The second strategy, the deepening evaluation strategy which is selected
by the `DEVAL` keyword, is intended to circumvent the drawback of
the `EVAL` strategy. Here, CONGEN maintains a sorted index of open
nodes for each degree of freedom. When the search begins, all the
indices are empty except for the first degree of freedom which contains
just the root node. The program then cycles through each degree of
freedom, and selects the lowest energy or RMS deviation node at that
level for expansion. If there are no open nodes available, or if the
search reaches the leaves, then it cycles back to the first degree of
freedom. This cycling forces the program to make progress toward the
leaves.

The third strategy, the mixed method selected by the `MIX` keyword,
is a combination of `EVAL` and `DEVAL`. The `MIX` strategy
maintains both types of indices, and simply alternates between each
rule for the selection of nodes to expand. So far, it is the best directed
search strategy.

It is possible to use the directed search methods to generate random
structures. The trick here is to use random numbers for the evaluation
of nodes rather than energy values. There are two possible approaches
to the generation of random structures, generating multiple
conformations in a single CONGEN run or making multiple runs of CONGEN
with each generating one conformation. In the first case, the `EVAL`
search option generally leads to more variation in the structures,
although there is substantial overlap of structures. In the second case,
the `DEVAL` option should be used because it is faster for each run.
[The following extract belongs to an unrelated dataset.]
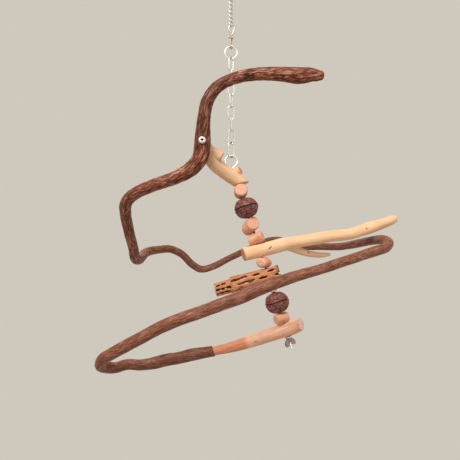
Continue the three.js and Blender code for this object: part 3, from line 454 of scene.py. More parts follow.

The directed search capabilities are still under active development, and suggestions for improvement are always welcome.

When the directed search methods are used, the program maintains a search
tree in memory. Since each node requires several hundred bytes of memory,
it is impractical to keep the entire search tree. Thus, there is a tree
pruning mechanism which can be tailored to periodically eliminate nodes
that are either unnecessary or unlikely to be sampled in a reasonable amount
of time given the search strategy in use. See Global Options for Conformational Search, for a description of the `TREE` options.